Lamia deceives Lycius in order to keep his love. She tells him that she is nothing more than a woman, though this is not true; she is a serpent with magical powers.
“For that she was a woman, and without / Any more subtle fluid in her veins / Than throbbing blood, and that the self-same pains / Inhabited her frail-strung heart as his.”
Lycius says this to Lamia as she leads him to her house. He has just tried to hide from Apollonius, who was passing by. As much as he respects Apollonius, Lycius can sense that Apollonius would oppose his relationship with Lamia. Lycius recognizes the incompatibility of passion and reason, as represented by Lamia and Apollonius, and does not let the two meet. Later, he unsuccessfully tries to blend these two parts of his life.
“‘Tis Apollonius sage, my trusty guide / And good instructor; but to-night he seems / The ghost of folly haunting my sweet dreams.|”
The narrator muses on the two lovers who have just entered Lamia’s house. Her claims that to tell the “truth” to the reader, he cannot leave the lovers in this happy fairy-tale ending but must reveal the tragedy that follows. The narrator illustrates that a sad truth is more important than a happy facade.
“And but the flitter-winged verse must tell / For truth’s sake, what woe afterwards befel / ‘Twould humor many a heart to leave them thus, / Shut from the busy world of more incredulous.”
At the opening of Part 2 the narrator expresses a cynical attitude toward romantic love, which he suggests cannot last for anyone, rich or poor. This is one of several moments in which the narrator sets himself up as a teller of hard truths, not taken in by romantic ideals or fantasies.
“Love in a hut, with water and a crust / Is—love forgive us!—cinders, ashes, dust; / Love in a palace is perhaps at last / More grievous torment than a hermit’s fast.”
Lamia knows that thought and reason are opposed to the dream-like joy she shares with Lycius. This opposition is one of the core themes of the poem. Lycius’s being reminded of the world outside their relationship marks the end of their private bliss.
“The lady … Saw this with pain … and she began to moan and sigh / Because he mused beyond her, knowing well / That but a moment’s thought is passion’s passing bell.”

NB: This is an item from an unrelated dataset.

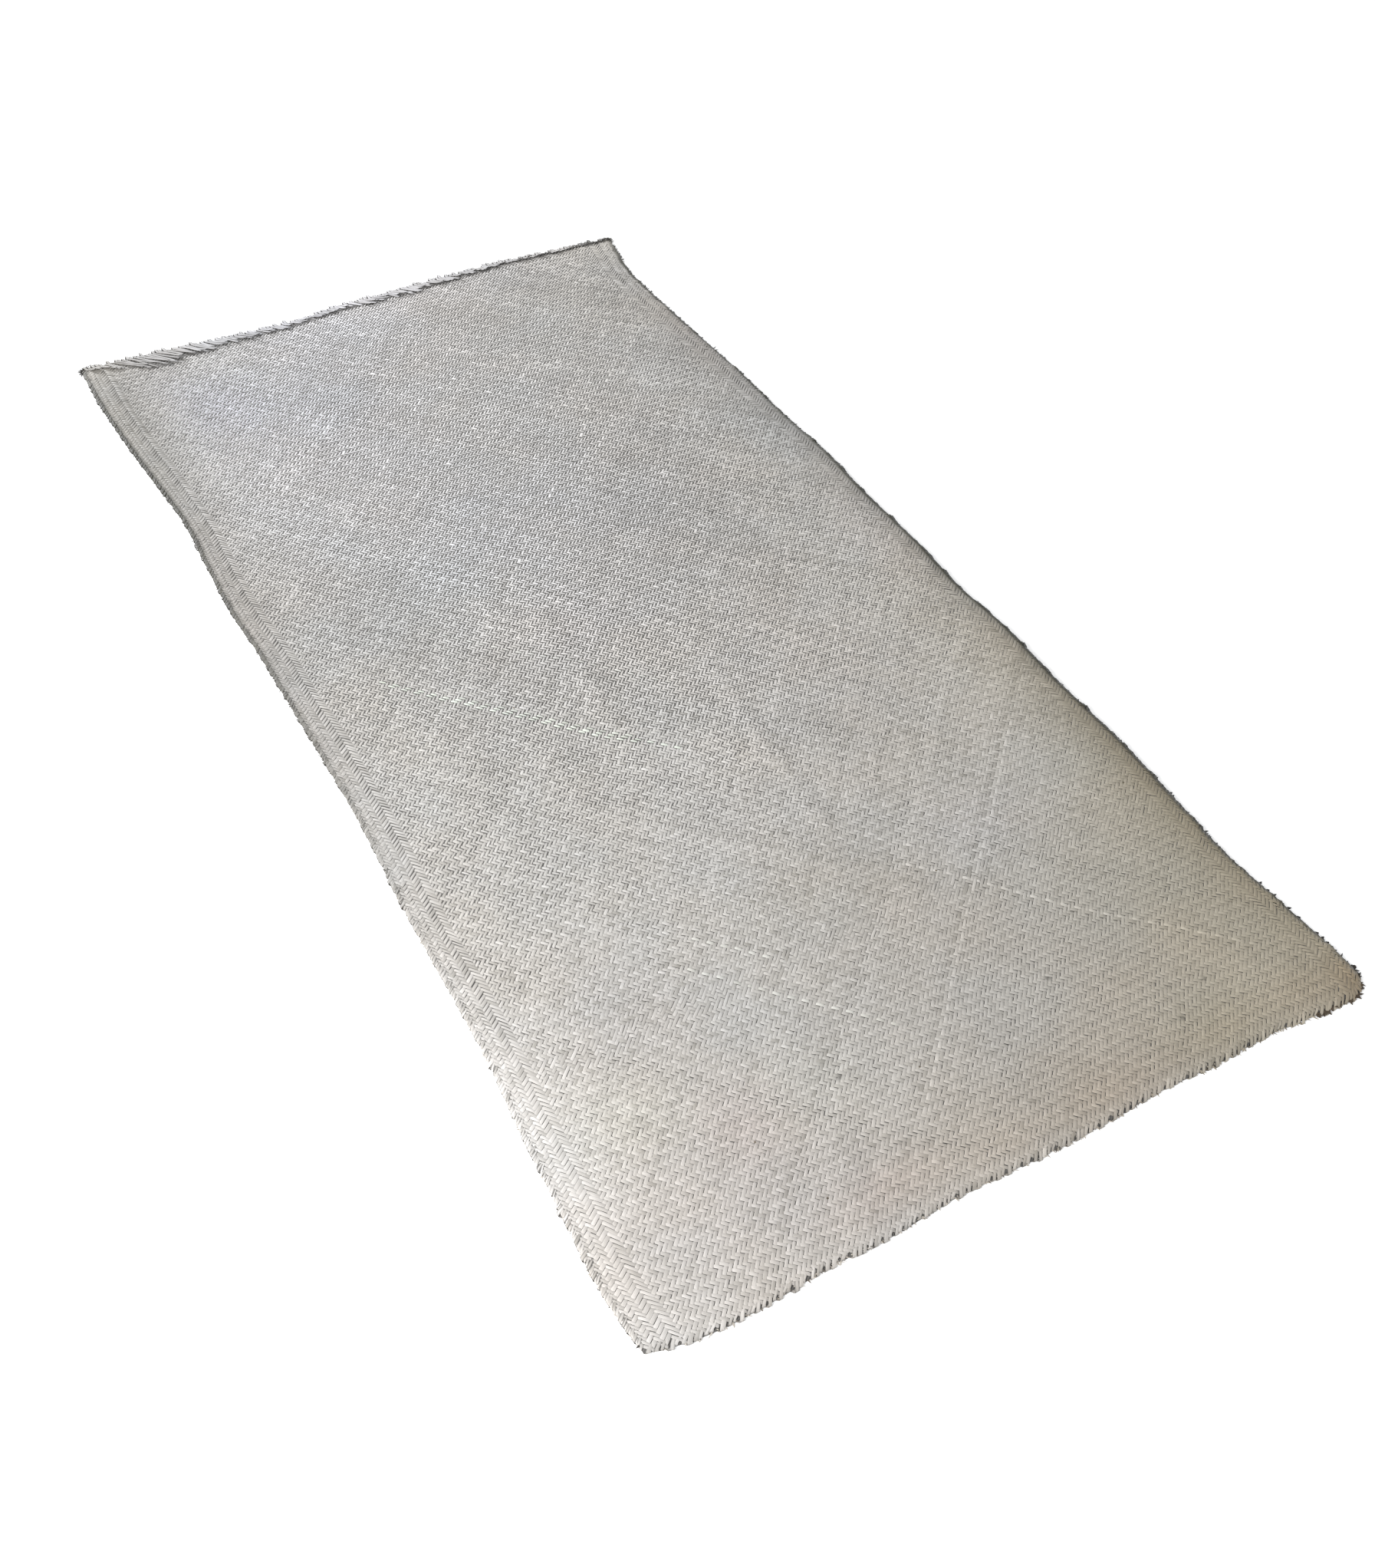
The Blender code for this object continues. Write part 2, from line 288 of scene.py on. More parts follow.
def rounded_corner(from_right):
    """How far the near edge is set back beside the round corner."""
    part = np.clip(1 - from_right / CORNER_RADIUS, 0, 1)
    return CORNER_RADIUS * (1 - np.sqrt(1 - part**2))


def ridges(x, y):
    """The height of the faint ridges at points."""
    height = np.zeros_like(x)
    for x1, y1, x2, y2, half_width, most in RIDGES:
        run = np.array((x2 - x1, y2 - y1))
        along = ((x - x1) * run[0] + (y - y1) * run[1]) / run.dot(run)
        along = np.clip(along, 0, 1)
        away = np.hypot(x - x1 - along * run[0], y - y1 - along * run[1])
        height += most * np.clip(1 - (away / half_width) ** 2, 0, None) ** 2
    return height


def creased(from_left, from_near):
    """The height that the creases add at places, and what their colour is multiplied by as painted
    light on their crests.
    """
    height = np.zeros_like(from_left)
    crest_light = np.ones_like(from_left)
    for x1, y1, x2, y2, half_width, most, gain in CREASES:
        run = np.array((x2 - x1, y2 - y1))
        long = np.hypot(*run)
        right = from_left - WIDTH / 2 - x1
        forward = from_near - LENGTH / 2 - y1
        along = (right * run[0] + forward * run[1]) / long
        aside = (right * run[1] - forward * run[0]) / long
        crest = np.exp(-((aside / half_width) ** 2)) * (along > 0) * (along < long)
        height += most * crest
        crest_light += gain * crest
    return height, crest_light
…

“Lycius is refusing Lamia’s plea not to invite guests to a feast. Even though Lycius loves her, he enjoys the power he has over her. This cruelty in love is part of the poem’s suggestion of the darker sides of romantic love. It also makes it clear that simply viewing Lycius as prey and Lamia as predator is inaccurate, or at best an oversimplification.”
“His passion, cruel grown, took on a hue / Fierce and sanguineous as ‘twas possible.”
This quote suggests that people do not want to have everything explained rationally (or scientifically), because that diminishes the wonder of certain awe-inspiring things, like a rainbow. Lamia is also one such thing. When the philosopher Apollonius identifies Lamia as a serpent she vanishes into thin air. These lines also indicate the narrator’s rebellion against the attempts of the Enlightenment to render everything understandable to human reason.
“Do not all charms fly / At the mere touch of cold philosophy? … Philosophy will clip an Angel’s wings, / Conquer all mysteries by rule and line, / Empty the haunted air, and gnomed mine.”
Here the speaker suggests that it is madness, not wisdom, for Lycius to invite the outside world into his private life with Lamia. This quote also foreshadows the tragedy to come.
“O senseless Lycius! Madman! wherefore flout / The silent-blessing fate, warm cloister’d hours, / And show to common eyes these secret bowers?”
Apollonius asks Lycius this after revealing Lamia to be a serpent. Apollonius believes Lamia is a predator but she becomes Apollonius’s prey, killed by his revelation of her identity. Lamia’s status as predator or prey shifts throughout the poem. Apollonius’s words also suggest he has a close relationship with Lycius, and may actually be trying to do what is best for him. His actions still appear cruel but he may truly think he is protecting Lycius.
“From every ill / Of life I have preserv’d thee to this day, / And shall I see thee made a serpent’s prey?”
Apollonius’s eyes see through Lamia’s illusions, and the metaphor of a sharp spear suggests his gaze is torture for her. His very gaze inflicts pain on Lamia because the illusion and enchantment that have supported her relationship with Lycius cannot withstand the cold eye of reason. Regardless of his real intentions, even if they are to protect Lycius’s well-being, his actions come across as cruel.
“Then Lamia breath’d death breath; the sophist’s eye, / Like a sharp spear, went through her utterly, / Keen, cruel, perceant, stinging.”
Like love or dreams or magic, the poem suggests, Lamia vanishes when faced with harsh reality. Apollonius reveals Lamia’s identity but this exposure does not benefit anyone. It kills not only Lamia but Lycius as well, suggesting that perhaps it would have been better if they had never faced reality. This suggests that the narrator’s sympathies lie with romance, illusion, and enchantment, even though he sets himself up as a voice of truth.
“Then with a frightful scream she vanished: / And Lycius’s arms were empty of delight, / As were his limbs of life, from that same night.”